To ensure proper image and artifact integrity validation, organizations should establish clear policies that define validation processes. Once established, regularly audit compliance with internal policies to identify and address weaknesses, as well as areas of noncompliance. Continuous monitoring and analysis will help detect anomalies and unauthorized activities.
A CI/CD pipeline automates the steps involved in getting software from version control into the hands of end users. It encompasses continuous integration (CI) and continuous deployment (CD), automating the process of software delivery and infrastructure changes. The pipeline typically includes stages like code compilation, unit testing, integration testing, and deployment. This automation ensures that software is always in a deployable state, facilitating rapid and reliable software release cycles. CI/CD pipelines are essential for DevOps practices, enabling teams to deliver code changes more frequently and reliably.
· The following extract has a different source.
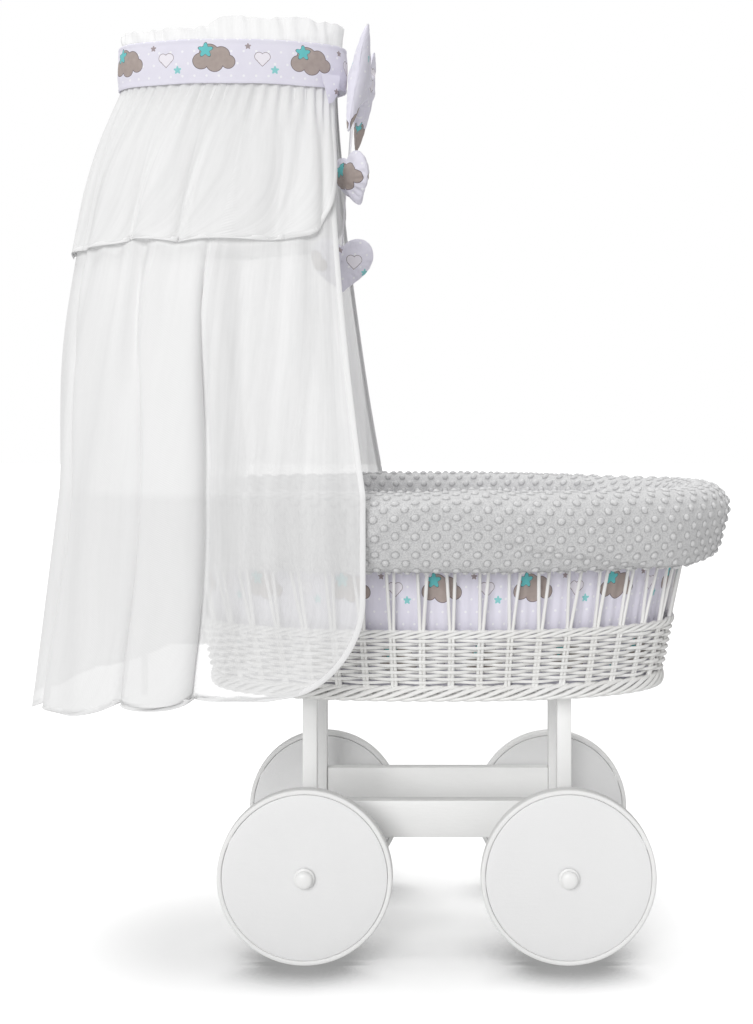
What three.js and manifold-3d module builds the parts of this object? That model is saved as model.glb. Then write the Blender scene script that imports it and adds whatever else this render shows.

A webhook is a method for augmenting or altering the behavior of a webpage or web application with custom callbacks. These callbacks may be maintained, modified, and managed by third-party users and developers who don’t necessarily have access to the source code of the webpage or application. In cloud computing and DevOps, webhooks are used to trigger automated workflows, such as CI/CD pipelines, when specific events occur in a repository or deployment environment. Webhooks enable real-time notifications and automatic reactions to events, enhancing automation and integration between cloud services and tools.
Notary is an open-source tool that provides a framework for publishing and verifying the signatures of content, such as container images. It implements The Update Framework (TUF) specifications for secure content delivery and updates. Notary ensures that the content a user receives is exactly what the publisher intended, safeguarding against unauthorized modifications.
Notary is commonly used in conjunction with Docker Content Trust to sign and verify Docker images.